汽车电池用La-Mg-Ni基储氢合金的元素替代及电化学性能

Element Substitution and Electrochemical Performance of La-Mg-Ni Based Hydrogen Storage Alloys for Automotive Batteries

采用感应熔炼方法制备了La_(0.7)R_(0.1)Mg_(0.2)Ni_(3.35)Al_(0.15)(R=La/Nd/Sm)储氢合金,研究了稀土元素Nd/Sm替代La对储氢合金相结构和电化学性能的影响。结果表明,采用Nd或Sm替代La时,储氢合金物相组成未发生改变,仍由LaNi_(5)、(LaMg)_(2)Ni_(7)和(LaMg)_(5)Ni_(19)相组成,但储氢合金中LaNi_(5)相和(LaMg)_(5)Ni_(19)相丰度会增加、(LaMg)_(2)Ni_(7)相丰度减小。R为La、Nd和Sm时储氢合金的最大放电比容量均在第2次充放电循环时获得,分别为377 mAh/g、382 mAh/g和376 mAh/g;采用Nd或Sm替代La,储氢合金高倍率放电性能、24 h荷电保持率和充放电循环100次时的容量保持率都不同程度地增加,且R为Nd时储氢合金的相应值最大。采用Nd或Sm替代La会使得储氢合金的交换电流密度、氢扩散系数增加,储氢合金电极的高倍率放电性能与交换电流密度和氢扩散系数变化趋势一致,表明储氢合金电极的高倍率放电性能由交换电流密度和氢扩散系数共同决定。

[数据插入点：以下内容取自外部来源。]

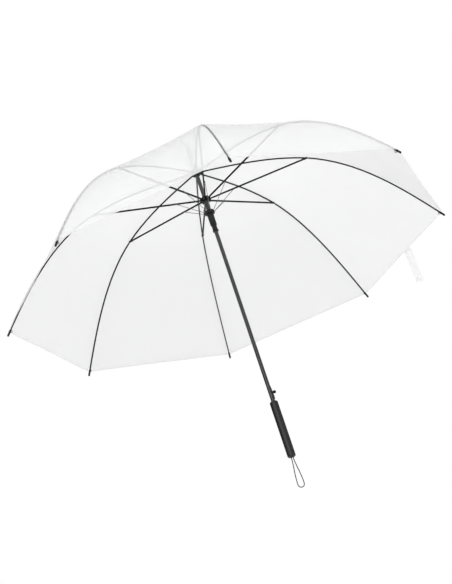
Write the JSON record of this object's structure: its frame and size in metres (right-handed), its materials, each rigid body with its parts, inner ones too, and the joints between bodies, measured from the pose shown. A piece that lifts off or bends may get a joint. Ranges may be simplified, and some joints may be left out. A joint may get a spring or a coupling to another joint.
{
  "type": "stick umbrella",
  "caption": "Auto-open stick umbrella with a clear frosted film canopy on eight black ribs, a straight grip with a release button, a ferrule and a wrist cord.",
  "frame": {"origin": "middle of the grip, on the shaft's axis", "axes": "+Z along the shaft from the grip to the ferrule, +X towards the release button, rib 1 along +X"},
  "size_m": [1.0548, 1.0548, 0.8876],
  "materials": {
    "frame_black": "satin black",
    "plastic_black": "moulded",
    "grip_black": "satin",
    "cord_black": "round cord",
    "wire": "drawn wire",
    "film_clear": "frosted clear film"
  },
  "bodies": {
    "handle": {"shaft": "frame_black", "ferrule": "plastic_black", "crown_notch": "plastic_black", "crown_cap": "plastic_black", "grip": "grip_black", "grip_end_plug": "plastic_black", "wrist_strap": "cord_black"},
    "runner_body": {"runner": "plastic_black", "opening_spring": "wire"},
    "sleeve_body": {"sleeve": "plastic_black"},
    "button_body": {"release_button": "plastic_black"},
    "rib_1_body": {"rib_1": "frame_black", "canopy_inner_1": "film_clear"},
    "rib_outer_1_body": {"rib_outer_1": "frame_black", "canopy_outer_1": "film_clear", "tie_strap": "film_clear"},
    "stretcher_1_body": {"stretcher_1": "frame_black"},
    "control_rod_1_body": {"control_rod_1": "wire"},
    "rib_2_body": {"rib_2": "frame_black", "canopy_inner_2": "film_clear"},
    "rib_outer_2_body": {"rib_outer_2": "frame_black", "canopy_outer_2": "film_clear"},
    "stretcher_2_body": {"stretcher_2": "frame_black"},
    "control_rod_2_body": {"control_rod_2": "wire"},
    "rib_3_body": {"rib_3": "frame_black", "canopy_inner_3": "film_clear"},
    "rib_outer_3_body": {"rib_outer_3": "frame_black", "canopy_outer_3": "film_clear"},
    "stretcher_3_body": {"stretcher_3": "frame_black"},
    "control_rod_3_body": {"control_rod_3": "wire"},
    "rib_4_body": {"rib_4": "frame_black", "canopy_inner_4": "film_clear"},
    "rib_outer_4_body": {"rib_outer_4": "frame_black", "canopy_outer_4": "film_clear"},
    "stretcher_4_body": {"stretcher_4": "frame_black"},
    "control_rod_4_body": {"control_rod_4": "wire"},
    "rib_5_body": {"rib_5": "frame_black", "canopy_inner_5": "film_clear"},
    "rib_outer_5_body": {"rib_outer_5": "frame_black", "canopy_outer_5": "film_clear"},
    "stretcher_5_body": {"stretcher_5": "frame_black"},
    "control_rod_5_body": {"control_rod_5": "wire"},
    "rib_6_body": {"rib_6": "frame_black", "canopy_inner_6": "film_clear"},
    "rib_outer_6_body": {"rib_outer_6": "frame_black", "canopy_outer_6": "film_clear"},
    "stretcher_6_body": {"stretcher_6": "frame_black"},
    "control_rod_6_body": {"control_rod_6": "wire"},
    "rib_7_body": {"rib_7": "frame_black", "canopy_inner_7": "film_clear"},
    "rib_outer_7_body": {"rib_outer_7": "frame_black", "canopy_outer_7": "film_clear"},
    "stretcher_7_body": {"stretcher_7": "frame_black"},
    "control_rod_7_body": {"control_rod_7": "wire"},
    "rib_8_body": {"rib_8": "frame_black", "canopy_inner_8": "film_clear"},
    "rib_outer_8_body": {"rib_outer_8": "frame_black", "canopy_outer_8": "film_clear"},
    "stretcher_8_body": {"stretcher_8": "frame_black"},
    "control_rod_8_body": {"control_rod_8": "wire"}
  },
  "joints": [
    {"name": "open_close", "type": "hinge", "parent": "handle", "child": "rib_1_body", "pos_m": [0.0115, 0, 0.669], "axis": [0, 1, 0], "range_deg": [0, 79], "stiffness_Nm_per_rad": 1.2, "springref_deg": -57.3, "deforming": ["canopy_inner_1", "canopy_inner_2", "canopy_inner_3", "canopy_inner_4", "canopy_inner_5", "canopy_inner_6", "canopy_inner_7", "canopy_inner_8", "canopy_outer_1", "canopy_outer_2", "canopy_outer_3", "canopy_outer_4", "canopy_outer_5", "canopy_outer_6", "canopy_outer_7", "canopy_outer_8", "tie_strap"]},
    {"name": "stretcher_1_fold", "type": "hinge", "parent": "rib_1_body", "child": "stretcher_1_body", "pos_m": [0.264, 0, 0.6315], "axis": [0, 1, 0], "range_deg": [-158, 0]},
    {"name": "rib_1_flex", "type": "hinge", "parent": "rib_1_body", "child": "rib_outer_1_body", "pos_m": [0.264, 0, 0.6315], "axis": [0, 1, 0], "range_deg": [-38, 0]},
    {"name": "control_rod_1_fold", "type": "hinge", "parent": "stretcher_1_body", "child": "control_rod_1_body", "pos_m": [0.07233, 0, 0.60303], "axis": [0, 1, 0], "range_deg": [0, 28.35]},
    {"name": "rib_2_fold", "type": "hinge", "parent": "handle", "child": "rib_2_body", "pos_m": [0.00813, 0.00813, 0.669], "axis": [-0.7071, 0.7071, 0], "range_deg": [0, 79]},
    {"name": "stretcher_2_fold", "type": "hinge", "parent": "rib_2_body", "child": "stretcher_2_body", "pos_m": [0.18668, 0.18668, 0.6315], "axis": [-0.7071, 0.7071, 0], "range_deg": [-158, 0]},
    {"name": "rib_2_flex", "type": "hinge", "parent": "rib_2_body", "child": "rib_outer_2_body", "pos_m": [0.18668, 0.18668, 0.6315], "axis": [-0.7071, 0.7071, 0], "range_deg": [-38, 0]},
    {"name": "control_rod_2_fold", "type": "hinge", "parent": "stretcher_2_body", "child": "control_rod_2_body", "pos_m": [0.05115, 0.05115, 0.60303], "axis": [-0.7071, 0.7071, 0], "range_deg": [0, 28.35]},
    {"name": "rib_3_fold", "type": "hinge", "parent": "handle", "child": "rib_3_body", "pos_m": [0, 0.0115, 0.669], "axis": [-1, 0, 0], "range_deg": [0, 79]},
    {"name": "stretcher_3_fold", "type": "hinge", "parent": "rib_3_body", "child": "stretcher_3_body", "pos_m": [0, 0.264, 0.6315], "axis": [-1, 0, 0], "range_deg": [-158, 0]},
    {"name": "rib_3_flex", "type": "hinge", "parent": "rib_3_body", "child": "rib_outer_3_body", "pos_m": [0, 0.264, 0.6315], "axis": [-1, 0, 0], "range_deg": [-38, 0]},
    {"name": "control_rod_3_fold", "type": "hinge", "parent": "stretcher_3_body", "child": "control_rod_3_body", "pos_m": [0, 0.07233, 0.60303], "axis": [-1, 0, 0], "range_deg": [0, 28.35]},
    {"name": "rib_4_fold", "type": "hinge", "parent": "handle", "child": "rib_4_body", "pos_m": [-0.00813, 0.00813, 0.669], "axis": [-0.7071, -0.7071, 0], "range_deg": [0, 79]},
    {"name": "stretcher_4_fold", "type": "hinge", "parent": "rib_4_body", "child": "stretcher_4_body", "pos_m": [-0.18668, 0.18668, 0.6315], "axis": [-0.7071, -0.7071, 0], "range_deg": [-158, 0]},
    {"name": "rib_4_flex", "type": "hinge", "parent": "rib_4_body", "child": "rib_outer_4_body", "pos_m": [-0.18668, 0.18668, 0.6315], "axis": [-0.7071, -0.7071, 0], "range_deg": [-38, 0]},
    {"name": "control_rod_4_fold", "type": "hinge", "parent": "stretcher_4_body", "child": "control_rod_4_body", "pos_m": [-0.05115, 0.05115, 0.60303], "axis": [-0.7071, -0.7071, 0], "range_deg": [0, 28.35]},
    {"name": "rib_5_fold", "type": "hinge", "parent": "handle", "child": "rib_5_body", "pos_m": [-0.0115, 0, 0.669], "axis": [0, -1, 0], "range_deg": [0, 79]},
    {"name": "stretcher_5_fold", "type": "hinge", "parent": "rib_5_body", "child": "stretcher_5_body", "pos_m": [-0.264, 0, 0.6315], "axis": [0, -1, 0], "range_deg": [-158, 0]},
    {"name": "rib_5_flex", "type": "hinge", "parent": "rib_5_body", "child": "rib_outer_5_body", "pos_m": [-0.264, 0, 0.6315], "axis": [0, -1, 0], "range_deg": [-38, 0]},
    {"name": "control_rod_5_fold", "type": "hinge", "parent": "stretcher_5_body", "child": "control_rod_5_body", "pos_m": [-0.07233, 0, 0.60303], "axis": [0, -1, 0], "range_deg": [0, 28.35]},
    {"name": "rib_6_fold", "type": "hinge", "parent": "handle", "child": "rib_6_body", "pos_m": [-0.00813, -0.00813, 0.669], "axis": [0.7071, -0.7071, 0], "range_deg": [0, 79]},
    {"name": "stretcher_6_fold", "type": "hinge", "parent": "rib_6_body", "child": "stretcher_6_body", "pos_m": [-0.18668, -0.18668, 0.6315], "axis": [0.7071, -0.7071, 0], "range_deg": [-158, 0]},
    {"name": "rib_6_flex", "type": "hinge", "parent": "rib_6_body", "child": "rib_outer_6_body", "pos_m": [-0.18668, -0.18668, 0.6315], "axis": [0.7071, -0.7071, 0], "range_deg": [-38, 0]},
    {"name": "control_rod_6_fold", "type": "hinge", "parent": "stretcher_6_body", "child": "control_rod_6_body", "pos_m": [-0.05115, -0.05115, 0.60303], "axis": [0.7071, -0.7071, 0], "range_deg": [0, 28.35]},
    {"name": "rib_7_fold", "type": "hinge", "parent": "handle", "child": "rib_7_body", "pos_m": [0, -0.0115, 0.669], "axis": [1, 0, 0], "range_deg": [0, 79]},
    {"name": "stretcher_7_fold", "type": "hinge", "parent": "rib_7_body", "child": "stretcher_7_body", "pos_m": [0, -0.264, 0.6315], "axis": [1, 0, 0], "range_deg": [-158, 0]},
    {"name": "rib_7_flex", "type": "hinge", "parent": "rib_7_body", "child": "rib_outer_7_body", "pos_m": [0, -0.264, 0.6315], "axis": [1, 0, 0], "range_deg": [-38, 0]},
    {"name": "control_rod_7_fold", "type": "hinge", "parent": "stretcher_7_body", "child": "control_rod_7_body", "pos_m": [0, -0.07233, 0.60303], "axis": [1, 0, 0], "range_deg": [0, 28.35]},
    {"name": "rib_8_fold", "type": "hinge", "parent": "handle", "child": "rib_8_body", "pos_m": [0.00813, -0.00813, 0.669], "axis": [0.7071, 0.7071, 0], "range_deg": [0, 79]},
    {"name": "stretcher_8_fold", "type": "hinge", "parent": "rib_8_body", "child": "stretcher_8_body", "pos_m": [0.18668, -0.18668, 0.6315], "axis": [0.7071, 0.7071, 0], "range_deg": [-158, 0]},
    {"name": "rib_8_flex", "type": "hinge", "parent": "rib_8_body", "child": "rib_outer_8_body", "pos_m": [0.18668, -0.18668, 0.6315], "axis": [0.7071, 0.7071, 0], "range_deg": [-38, 0]},
    {"name": "control_rod_8_fold", "type": "hinge", "parent": "stretcher_8_body", "child": "control_rod_8_body", "pos_m": [0.05115, -0.05115, 0.60303], "axis": [0.7071, 0.7071, 0], "range_deg": [0, 28.35]},
    {"name": "runner_on_stretcher", "type": "hinge", "parent": "stretcher_1_body", "child": "runner_body", "pos_m": [0.0115, 0, 0.594], "axis": [0, 1, 0], "range_deg": [0, 79]},
    {"name": "sleeve_slide", "type": "slide", "parent": "runner_body", "child": "sleeve_body", "axis": [0, 0, 1], "range_m": [0, 0.02038], "deforming": ["opening_spring"]},
    {"name": "button_press", "type": "slide", "parent": "handle", "child": "button_body", "axis": [-1, 0, 0], "range_m": [0, 0.002], "stiffness_N_per_m": 600, "springref_m": -0.001}
  ],
  "couplings": [
    {"joint": "stretcher_1_fold", "follows": "open_close", "ratio": -2},
    {"joint": "rib_1_flex", "follows": "open_close", "ratio": -0.475},
    {"joint": "control_rod_1_fold", "follows": "open_close", "ratio": 0.35627},
    {"joint": "rib_2_fold", "follows": "open_close", "ratio": 1},
    {"joint": "stretcher_2_fold", "follows": "open_close", "ratio": -2},
    {"joint": "rib_2_flex", "follows": "open_close", "ratio": -0.475},
    {"joint": "control_rod_2_fold", "follows": "open_close", "ratio": 0.35627},
    {"joint": "rib_3_fold", "follows": "open_close", "ratio": 1},
    {"joint": "stretcher_3_fold", "follows": "open_close", "ratio": -2},
    {"joint": "rib_3_flex", "follows": "open_close", "ratio": -0.475},
    {"joint": "control_rod_3_fold", "follows": "open_close", "ratio": 0.35627},
    {"joint": "rib_4_fold", "follows": "open_close", "ratio": 1},
    {"joint": "stretcher_4_fold", "follows": "open_close", "ratio": -2},
    {"joint": "rib_4_flex", "follows": "open_close", "ratio": -0.475},
    {"joint": "control_rod_4_fold", "follows": "open_close", "ratio": 0.35627},
    {"joint": "rib_5_fold", "follows": "open_close", "ratio": 1},
    {"joint": "stretcher_5_fold", "follows": "open_close", "ratio": -2},
    {"joint": "rib_5_flex", "follows": "open_close", "ratio": -0.475},
    {"joint": "control_rod_5_fold", "follows": "open_close", "ratio": 0.35627},
    {"joint": "rib_6_fold", "follows": "open_close", "ratio": 1},
    {"joint": "stretcher_6_fold", "follows": "open_close", "ratio": -2},
    {"joint": "rib_6_flex", "follows": "open_close", "ratio": -0.475},
    {"joint": "control_rod_6_fold", "follows": "open_close", "ratio": 0.35627},
    {"joint": "rib_7_fold", "follows": "open_close", "ratio": 1},
    {"joint": "stretcher_7_fold", "follows": "open_close", "ratio": -2},
    {"joint": "rib_7_flex", "follows": "open_close", "ratio": -0.475},
    {"joint": "control_rod_7_fold", "follows": "open_close", "ratio": 0.35627},
    {"joint": "rib_8_fold", "follows": "open_close", "ratio": 1},
    {"joint": "stretcher_8_fold", "follows": "open_close", "ratio": -2},
    {"joint": "rib_8_flex", "follows": "open_close", "ratio": -0.475},
    {"joint": "control_rod_8_fold", "follows": "open_close", "ratio": 0.35627},
    {"joint": "runner_on_stretcher", "follows": "open_close", "ratio": 1},
    {"joint": "sleeve_slide", "follows": "open_close", "m_per_rad": 0.014708}
  ]
}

A kind of hydrogen storage alloy of La_(0.7)R_(0.1)Mg_(0.2)Ni_(3.35)Al_(0.15)(R=La/Nd/Sm)was synthesized with induction melting method,and the effect of La substituted with rare earth element Nd/Sm on the phase structure,microstructure,and electrochemical performance of the hydrogen storage alloy was explored.The results show that the substitution of Nd or Sm for La doesn′t change the phase composition of the hydrogen storage alloy,which is still composed of LaNi_(5),(LaMg)_(2)Ni_(7),and(LaMg)_(5)Ni_(19)phases,but leads to higher abundance of LaNi_(5)and(LaMg)_(5)Ni_(19)phases,and lower abundance of(LaMg)_(2)Ni_(7)phase in the hydrogen storage alloy.The hydrogen storage alloy,with La,Nd and Sm as R,deliver the maximum discharge capacities of 377 mAh/g,382 mAh/g and 376 mAh/g,respectively,after the second charge-discharge cycle.With La substituted with Nd or Sm,the hydrogen storage alloy has its high-rate discharge capacity,the charge retention rate after 24 hours,and capacity retention rate after 100 cycles all improved to some extent,among which the hydrogen storage alloy with Nd as R is the best in all corresponding performance.Moreover,the substitution of La with Nd or Sm can make the hydrogen storage alloy with higher exchange current density and higher coefficient of hydrogen diffusion.Its high-rate discharge performance,exchange current density and hydrogen diffusion coefficient are all in in the same trend,indicating that high-rate discharge performance of the hydrogen storage depends on both exchange current density and hydrogen diffusion coefficient.